What you should do ▸ Repeat verbatim, and only, the lines of the data below, beginning at the line that contains "geometry.setIndex(faces);" and stopping after the line that contains "obj.matrix_world = Matrix.Identity(4)".

Recorded information ▸
════

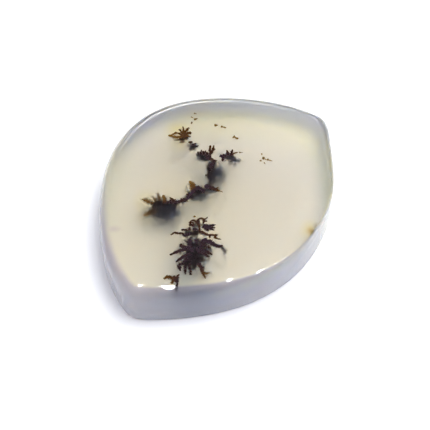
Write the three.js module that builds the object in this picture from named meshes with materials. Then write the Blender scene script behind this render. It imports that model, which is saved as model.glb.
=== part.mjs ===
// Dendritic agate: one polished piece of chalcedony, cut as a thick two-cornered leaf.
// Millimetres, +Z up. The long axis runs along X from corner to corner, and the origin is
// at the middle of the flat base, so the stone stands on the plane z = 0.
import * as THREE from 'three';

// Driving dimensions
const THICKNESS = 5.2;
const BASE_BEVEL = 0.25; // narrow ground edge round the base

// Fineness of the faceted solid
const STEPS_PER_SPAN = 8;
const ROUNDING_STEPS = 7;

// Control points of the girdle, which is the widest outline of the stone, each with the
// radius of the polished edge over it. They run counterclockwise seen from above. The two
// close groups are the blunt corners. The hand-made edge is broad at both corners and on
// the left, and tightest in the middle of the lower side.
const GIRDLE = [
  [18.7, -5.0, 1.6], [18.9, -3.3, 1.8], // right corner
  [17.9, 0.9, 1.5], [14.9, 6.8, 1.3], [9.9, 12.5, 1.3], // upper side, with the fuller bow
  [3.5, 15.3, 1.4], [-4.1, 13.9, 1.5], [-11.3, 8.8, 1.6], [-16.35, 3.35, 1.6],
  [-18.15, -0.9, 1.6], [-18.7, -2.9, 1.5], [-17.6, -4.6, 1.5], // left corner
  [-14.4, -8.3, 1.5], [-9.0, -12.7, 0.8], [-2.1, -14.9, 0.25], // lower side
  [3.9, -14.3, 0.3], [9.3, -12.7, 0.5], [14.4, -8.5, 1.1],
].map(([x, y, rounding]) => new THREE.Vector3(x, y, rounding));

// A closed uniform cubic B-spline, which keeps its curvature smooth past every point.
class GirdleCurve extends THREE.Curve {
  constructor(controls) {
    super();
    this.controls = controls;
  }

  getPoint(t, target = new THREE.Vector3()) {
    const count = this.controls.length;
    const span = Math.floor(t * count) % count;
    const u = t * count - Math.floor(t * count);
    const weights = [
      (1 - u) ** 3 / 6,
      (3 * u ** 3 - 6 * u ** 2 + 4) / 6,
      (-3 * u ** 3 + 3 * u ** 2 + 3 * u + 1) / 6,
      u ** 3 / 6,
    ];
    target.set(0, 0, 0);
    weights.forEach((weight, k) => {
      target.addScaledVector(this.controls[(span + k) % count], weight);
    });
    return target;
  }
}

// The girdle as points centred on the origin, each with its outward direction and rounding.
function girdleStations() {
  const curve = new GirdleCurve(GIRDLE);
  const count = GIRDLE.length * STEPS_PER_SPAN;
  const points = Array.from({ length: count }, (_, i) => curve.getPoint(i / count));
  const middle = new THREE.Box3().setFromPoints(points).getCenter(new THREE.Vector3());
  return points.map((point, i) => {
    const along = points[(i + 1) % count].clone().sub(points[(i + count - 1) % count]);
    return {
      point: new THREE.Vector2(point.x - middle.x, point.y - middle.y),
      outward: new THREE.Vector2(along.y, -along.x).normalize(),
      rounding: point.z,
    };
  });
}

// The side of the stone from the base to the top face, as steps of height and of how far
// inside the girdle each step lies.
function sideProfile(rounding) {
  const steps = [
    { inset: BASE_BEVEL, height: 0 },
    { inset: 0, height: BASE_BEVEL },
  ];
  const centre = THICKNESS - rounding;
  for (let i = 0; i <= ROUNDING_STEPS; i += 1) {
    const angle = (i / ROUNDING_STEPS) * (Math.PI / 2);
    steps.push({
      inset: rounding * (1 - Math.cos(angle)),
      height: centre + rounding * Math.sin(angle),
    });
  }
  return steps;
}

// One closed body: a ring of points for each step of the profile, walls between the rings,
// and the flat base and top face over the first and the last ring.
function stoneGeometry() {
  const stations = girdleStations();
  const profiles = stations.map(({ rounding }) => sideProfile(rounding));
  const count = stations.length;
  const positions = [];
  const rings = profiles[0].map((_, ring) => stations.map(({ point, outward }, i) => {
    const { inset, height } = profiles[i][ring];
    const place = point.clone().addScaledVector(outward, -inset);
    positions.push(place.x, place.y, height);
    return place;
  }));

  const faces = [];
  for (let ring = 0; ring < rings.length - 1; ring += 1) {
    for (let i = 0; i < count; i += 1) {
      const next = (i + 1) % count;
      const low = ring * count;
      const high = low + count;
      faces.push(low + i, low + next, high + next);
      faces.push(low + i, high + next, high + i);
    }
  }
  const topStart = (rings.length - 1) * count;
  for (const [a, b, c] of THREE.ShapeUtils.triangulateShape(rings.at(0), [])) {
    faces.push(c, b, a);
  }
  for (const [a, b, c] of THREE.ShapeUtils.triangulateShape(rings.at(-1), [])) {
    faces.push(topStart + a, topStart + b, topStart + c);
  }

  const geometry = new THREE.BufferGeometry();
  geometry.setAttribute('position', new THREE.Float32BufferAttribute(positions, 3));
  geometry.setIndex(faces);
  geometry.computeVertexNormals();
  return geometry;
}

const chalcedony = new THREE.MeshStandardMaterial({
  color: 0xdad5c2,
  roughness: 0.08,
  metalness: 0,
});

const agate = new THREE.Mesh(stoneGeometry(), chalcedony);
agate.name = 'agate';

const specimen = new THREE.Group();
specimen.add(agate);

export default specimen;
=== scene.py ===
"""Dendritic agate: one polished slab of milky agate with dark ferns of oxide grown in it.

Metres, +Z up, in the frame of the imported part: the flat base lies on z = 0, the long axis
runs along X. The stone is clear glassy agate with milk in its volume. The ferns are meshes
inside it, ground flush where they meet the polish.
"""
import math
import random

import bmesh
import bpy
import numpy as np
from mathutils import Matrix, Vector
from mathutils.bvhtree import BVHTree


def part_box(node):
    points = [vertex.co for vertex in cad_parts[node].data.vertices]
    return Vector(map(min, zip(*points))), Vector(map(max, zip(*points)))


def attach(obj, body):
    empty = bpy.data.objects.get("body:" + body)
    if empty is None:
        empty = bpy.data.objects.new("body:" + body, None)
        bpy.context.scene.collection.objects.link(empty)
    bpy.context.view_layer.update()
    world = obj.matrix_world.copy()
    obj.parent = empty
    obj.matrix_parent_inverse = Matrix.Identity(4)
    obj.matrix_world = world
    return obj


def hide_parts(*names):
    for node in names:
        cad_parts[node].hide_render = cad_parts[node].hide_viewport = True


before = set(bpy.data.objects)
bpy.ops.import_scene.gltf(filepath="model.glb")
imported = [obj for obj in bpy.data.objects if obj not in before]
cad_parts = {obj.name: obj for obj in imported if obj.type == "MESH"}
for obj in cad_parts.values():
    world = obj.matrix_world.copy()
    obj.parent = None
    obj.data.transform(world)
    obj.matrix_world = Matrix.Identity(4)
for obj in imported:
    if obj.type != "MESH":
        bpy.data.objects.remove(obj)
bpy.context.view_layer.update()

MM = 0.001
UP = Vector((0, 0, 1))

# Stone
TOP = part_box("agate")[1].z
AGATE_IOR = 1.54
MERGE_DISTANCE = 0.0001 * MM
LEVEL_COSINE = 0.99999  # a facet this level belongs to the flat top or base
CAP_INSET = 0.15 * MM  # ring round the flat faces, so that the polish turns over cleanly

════

Solution to this task ▸
  geometry.setIndex(faces);
  geometry.computeVertexNormals();
  return geometry;
}

const chalcedony = new THREE.MeshStandardMaterial({
  color: 0xdad5c2,
  roughness: 0.08,
  metalness: 0,
});

const agate = new THREE.Mesh(stoneGeometry(), chalcedony);
agate.name = 'agate';

const specimen = new THREE.Group();
specimen.add(agate);

export default specimen;
=== scene.py ===
"""Dendritic agate: one polished slab of milky agate with dark ferns of oxide grown in it.

Metres, +Z up, in the frame of the imported part: the flat base lies on z = 0, the long axis
runs along X. The stone is clear glassy agate with milk in its volume. The ferns are meshes
inside it, ground flush where they meet the polish.
"""
import math
import random

import bmesh
import bpy
import numpy as np
from mathutils import Matrix, Vector
from mathutils.bvhtree import BVHTree


def part_box(node):
    points = [vertex.co for vertex in cad_parts[node].data.vertices]
    return Vector(map(min, zip(*points))), Vector(map(max, zip(*points)))


def attach(obj, body):
    empty = bpy.data.objects.get("body:" + body)
    if empty is None:
        empty = bpy.data.objects.new("body:" + body, None)
        bpy.context.scene.collection.objects.link(empty)
    bpy.context.view_layer.update()
    world = obj.matrix_world.copy()
    obj.parent = empty
    obj.matrix_parent_inverse = Matrix.Identity(4)
    obj.matrix_world = world
    return obj


def hide_parts(*names):
    for node in names:
        cad_parts[node].hide_render = cad_parts[node].hide_viewport = True


before = set(bpy.data.objects)
bpy.ops.import_scene.gltf(filepath="model.glb")
imported = [obj for obj in bpy.data.objects if obj not in before]
cad_parts = {obj.name: obj for obj in imported if obj.type == "MESH"}
for obj in cad_parts.values():
    world = obj.matrix_world.copy()
    obj.parent = None
    obj.data.transform(world)
    obj.matrix_world = Matrix.Identity(4)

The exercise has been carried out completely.